_WHAT THE TASK REQUIRES_
Render every entry exactly as it appears.

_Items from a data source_
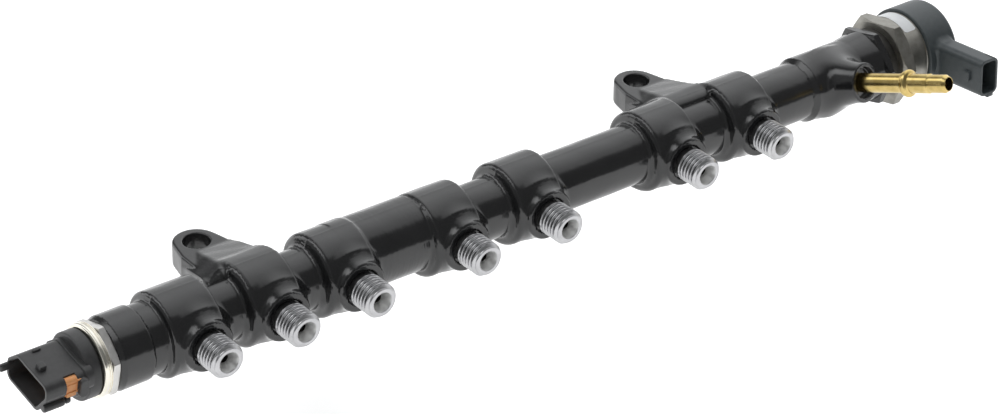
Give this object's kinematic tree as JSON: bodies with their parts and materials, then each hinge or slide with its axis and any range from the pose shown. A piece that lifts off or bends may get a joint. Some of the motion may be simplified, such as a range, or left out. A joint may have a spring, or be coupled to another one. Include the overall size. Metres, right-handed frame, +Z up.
{
  "type": "fuel rail",
  "caption": "Forged high pressure fuel rail with a row of threaded ports, bolt lugs, a pressure sensor, a pressure control valve and a return nipple.",
  "frame": {"origin": "halfway between the two lug holes, on the lugs' lower faces", "axes": "+X along the rail from the sensor to the valve, ports towards -Y, +Z up along the lug holes"},
  "size_m": [0.3852, 0.0886, 0.038],
  "materials": {
    "coated_steel": "satin",
    "plated_steel": "satin",
    "yellow_plated_steel": "satin",
    "bright_steel": "polished",
    "black_plastic": "fine texture",
    "grey_plastic": "fine texture",
    "orange_plastic": "matt",
    "tinned_brass": "bright",
    "copper": "enamelled",
    "soft_iron": "turned",
    "green_board": "lacquered",
    "black_rubber": "matt",
    "white_label": "satin"
  },
  "bodies": {
    "rail": {"rail_body": "coated_steel", "return_nipple": "yellow_plated_steel", "sensor_body": "plated_steel", "sensor_ring": "bright_steel", "sensor_plug": "black_plastic", "contact_carrier": "orange_plastic", "sensor_terminal_1": "tinned_brass", "sensor_terminal_2": "tinned_brass", "sensor_terminal_3": "tinned_brass", "measuring_cell": "bright_steel", "circuit_board": "green_board", "valve_body": "plated_steel", "valve_cap": "grey_plastic", "valve_terminal_1": "tinned_brass", "valve_terminal_2": "tinned_brass", "bobbin": "black_plastic", "coil": "copper", "pole_core": "soft_iron", "valve_seat": "bright_steel", "valve_spring": "bright_steel", "o_ring": "black_rubber", "blank_label": "white_label"},
    "needle": {"armature": "soft_iron", "valve_stem": "bright_steel", "valve_ball": "bright_steel"}
  },
  "joints": [
    {"name": "needle_slide", "type": "slide", "parent": "rail", "child": "needle", "axis": [1, 0, 0], "range_m": [0, 0.0004], "stiffness_N_per_m": 2000, "springref_m": -0.001, "deforming": ["valve_spring"]}
  ]
}
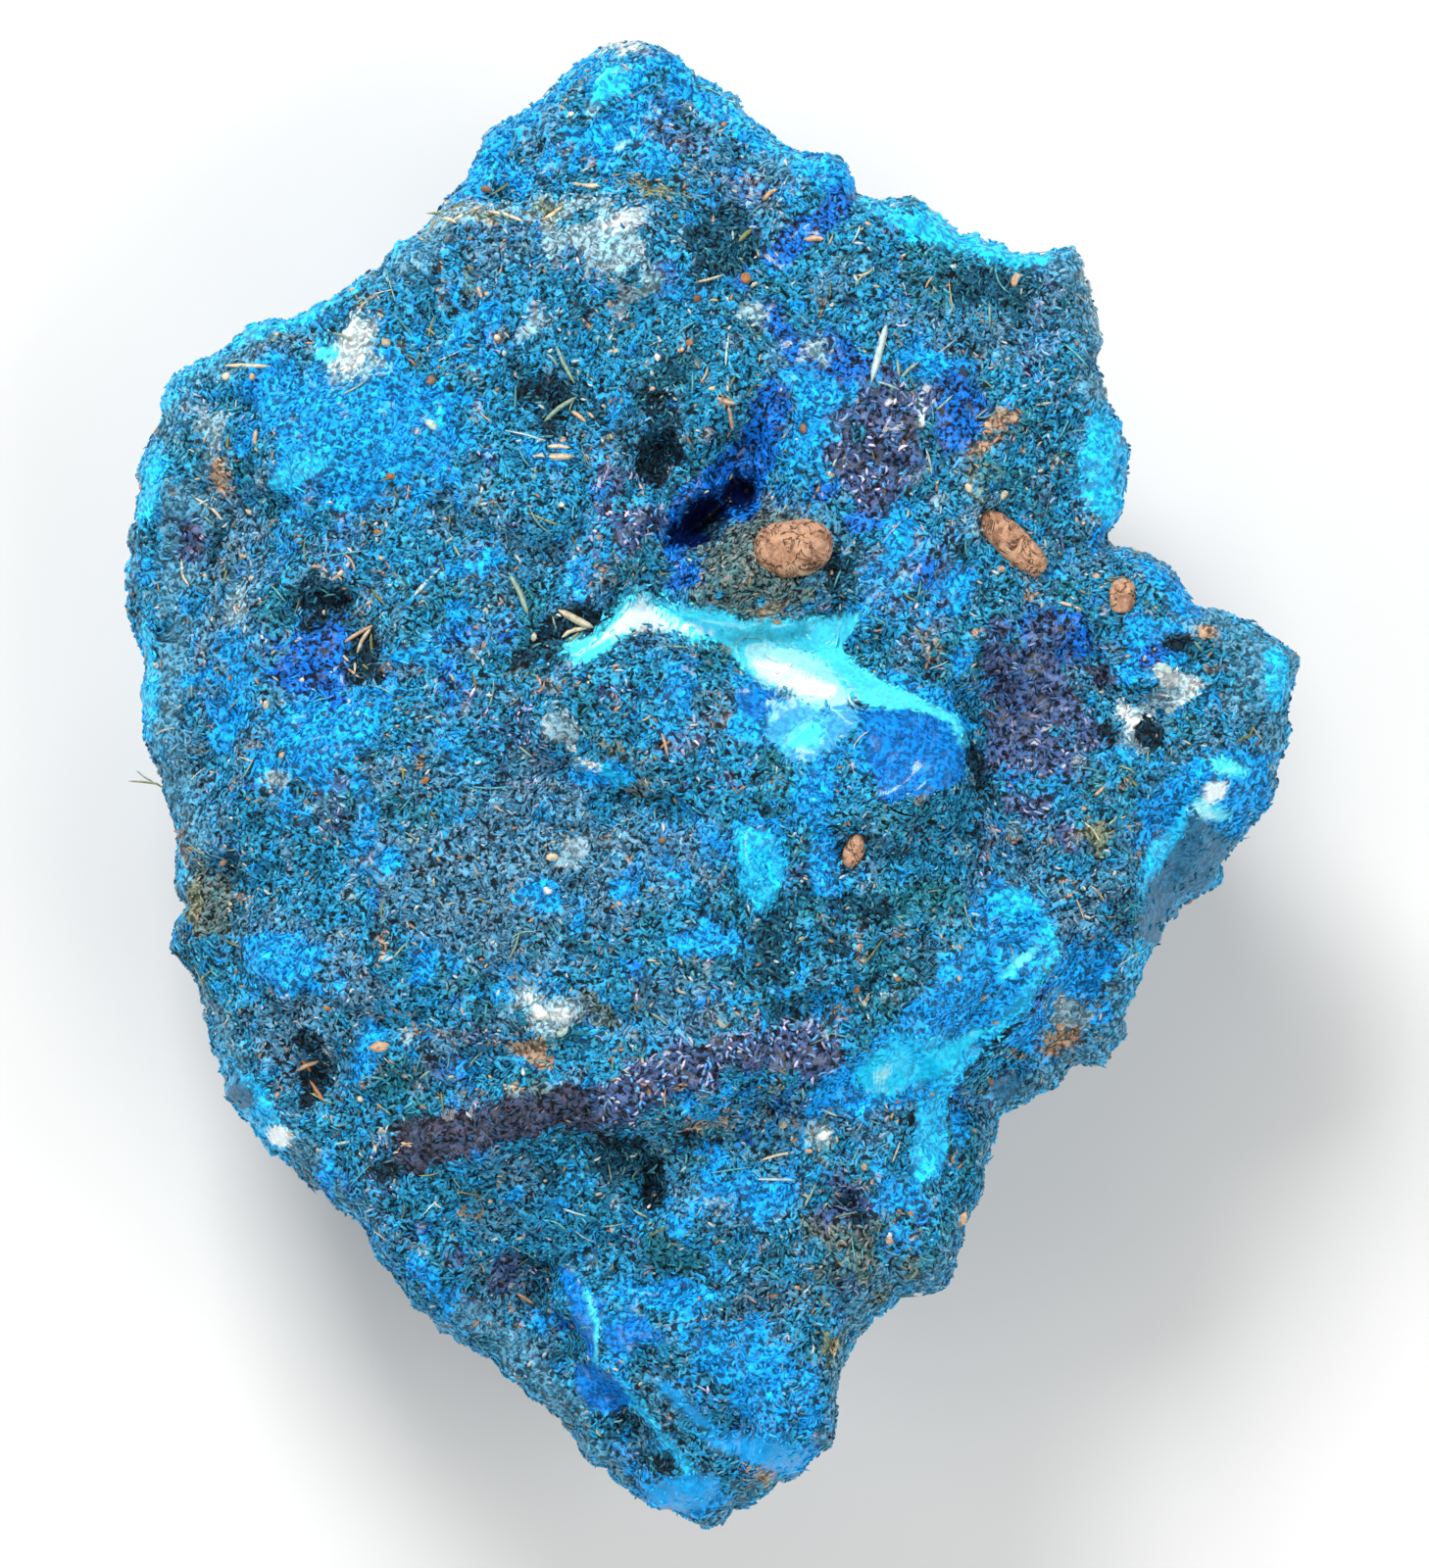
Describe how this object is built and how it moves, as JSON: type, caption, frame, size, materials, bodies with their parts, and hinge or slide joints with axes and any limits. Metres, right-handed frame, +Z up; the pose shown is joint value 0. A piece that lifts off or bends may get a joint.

_EXERCISE RESPONSE_
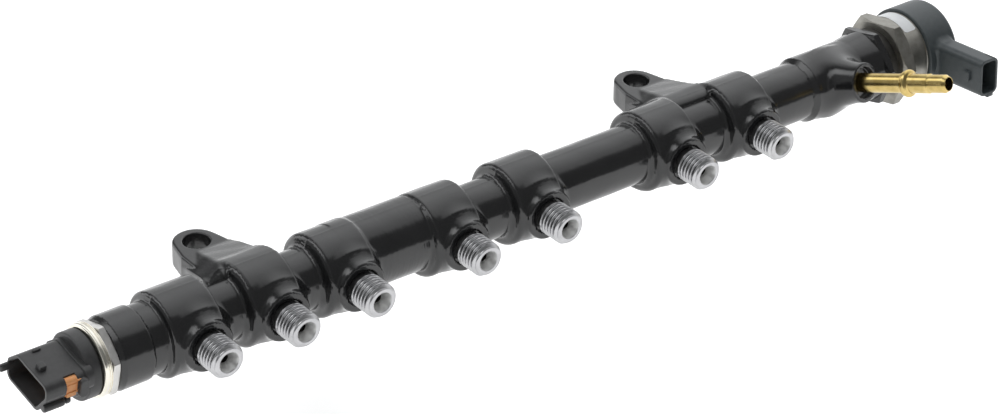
Give this object's kinematic tree as JSON: bodies with their parts and materials, then each hinge or slide with its axis and any range from the pose shown. A piece that lifts off or bends may get a joint. Some of the motion may be simplified, such as a range, or left out. A joint may have a spring, or be coupled to another one. Include the overall size. Metres, right-handed frame, +Z up.
{
  "type": "fuel rail",
  "caption": "Forged high pressure fuel rail with a row of threaded ports, bolt lugs, a pressure sensor, a pressure control valve and a return nipple.",
  "frame": {"origin": "halfway between the two lug holes, on the lugs' lower faces", "axes": "+X along the rail from the sensor to the valve, ports towards -Y, +Z up along the lug holes"},
  "size_m": [0.3852, 0.0886, 0.038],
  "materials": {
    "coated_steel": "satin",
    "plated_steel": "satin",
    "yellow_plated_steel": "satin",
    "bright_steel": "polished",
    "black_plastic": "fine texture",
    "grey_plastic": "fine texture",
    "orange_plastic": "matt",
    "tinned_brass": "bright",
    "copper": "enamelled",
    "soft_iron": "turned",
    "green_board": "lacquered",
    "black_rubber": "matt",
    "white_label": "satin"
  },
  "bodies": {
    "rail": {"rail_body": "coated_steel", "return_nipple": "yellow_plated_steel", "sensor_body": "plated_steel", "sensor_ring": "bright_steel", "sensor_plug": "black_plastic", "contact_carrier": "orange_plastic", "sensor_terminal_1": "tinned_brass", "sensor_terminal_2": "tinned_brass", "sensor_terminal_3": "tinned_brass", "measuring_cell": "bright_steel", "circuit_board": "green_board", "valve_body": "plated_steel", "valve_cap": "grey_plastic", "valve_terminal_1": "tinned_brass", "valve_terminal_2": "tinned_brass", "bobbin": "black_plastic", "coil": "copper", "pole_core": "soft_iron", "valve_seat": "bright_steel", "valve_spring": "bright_steel", "o_ring": "black_rubber", "blank_label": "white_label"},
    "needle": {"armature": "soft_iron", "valve_stem": "bright_steel", "valve_ball": "bright_steel"}
  },
  "joints": [
    {"name": "needle_slide", "type": "slide", "parent": "rail", "child": "needle", "axis": [1, 0, 0], "range_m": [0, 0.0004], "stiffness_N_per_m": 2000, "springref_m": -0.001, "deforming": ["valve_spring"]}
  ]
}
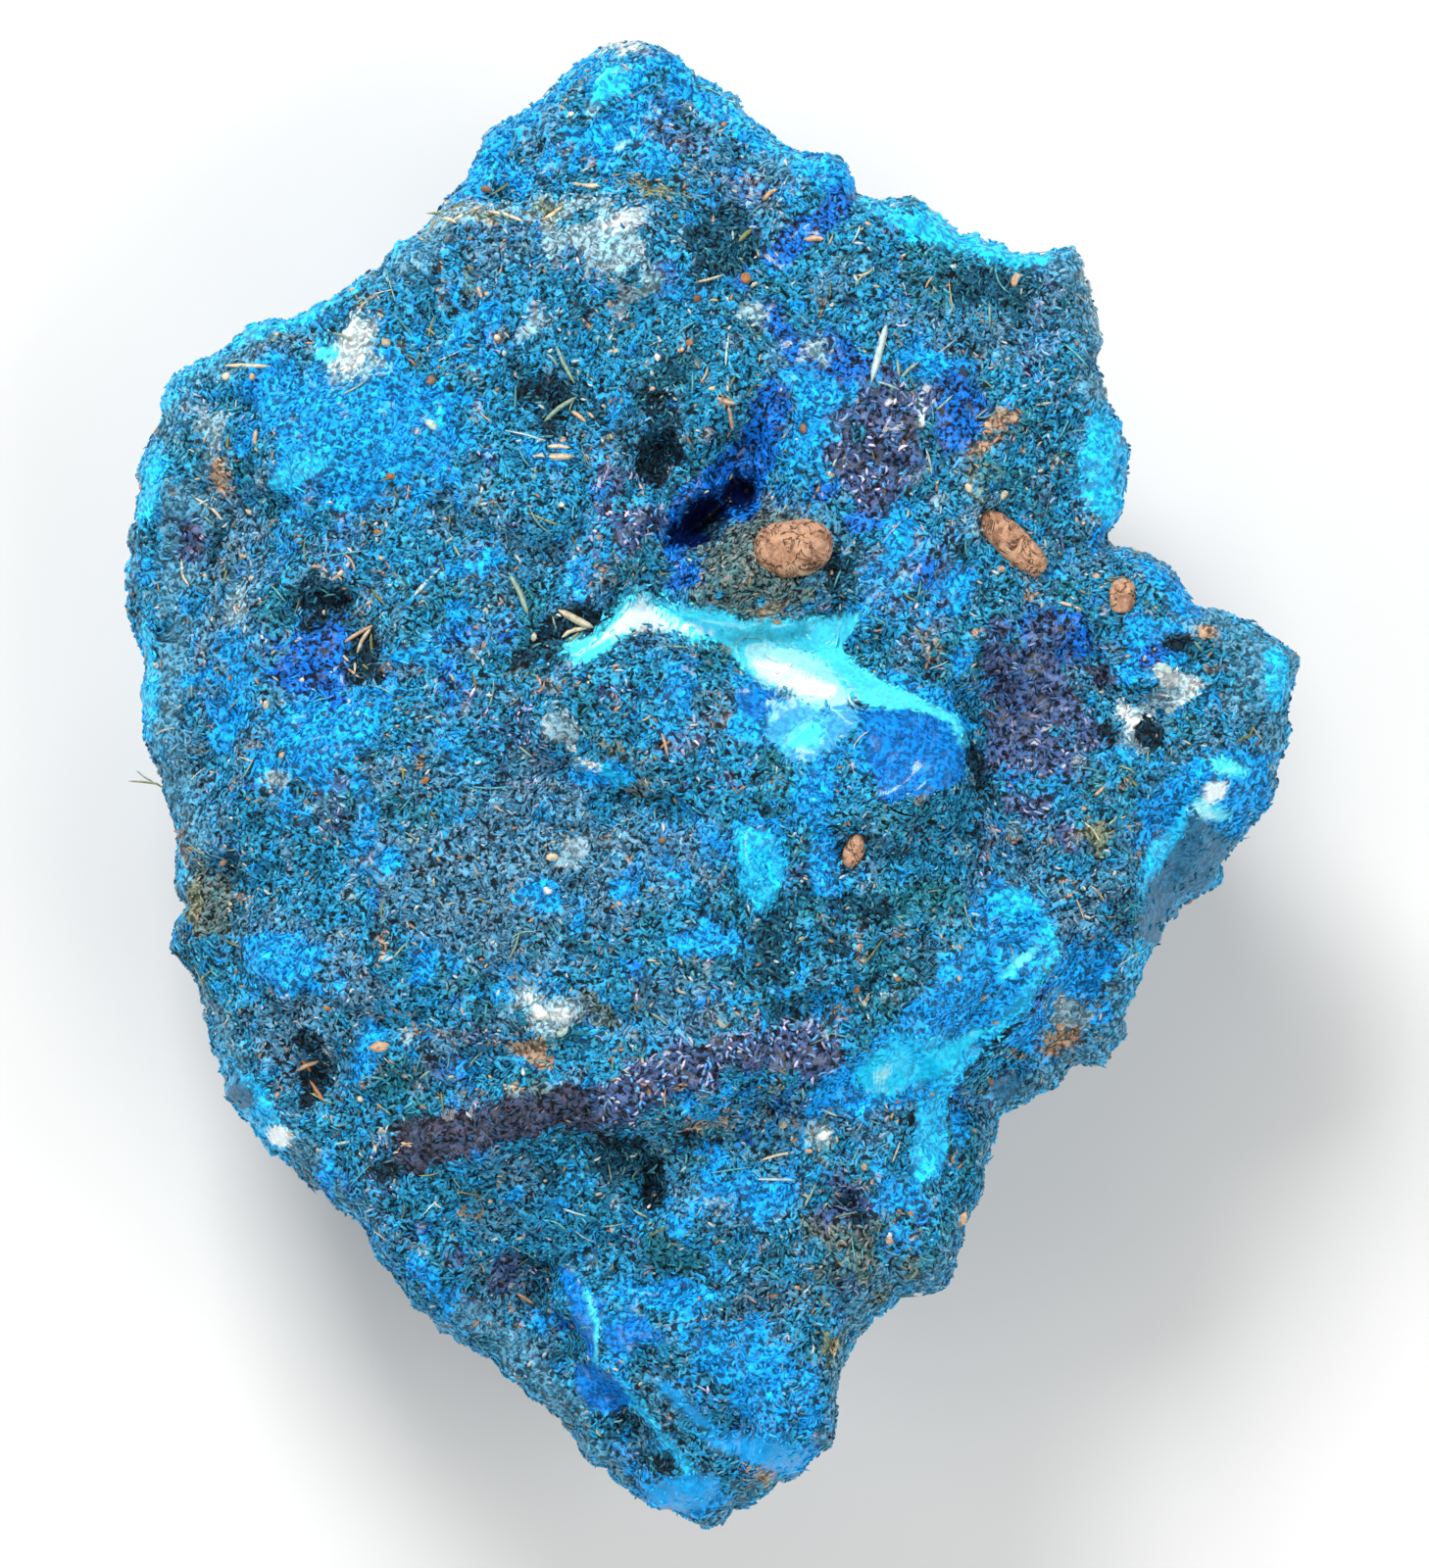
Describe how this object is built and how it moves, as JSON: type, caption, frame, size, materials, bodies with their parts, and hinge or slide joints with axes and any limits. Metres, right-handed frame, +Z up; the pose shown is joint value 0. A piece that lifts off or bends may get a joint.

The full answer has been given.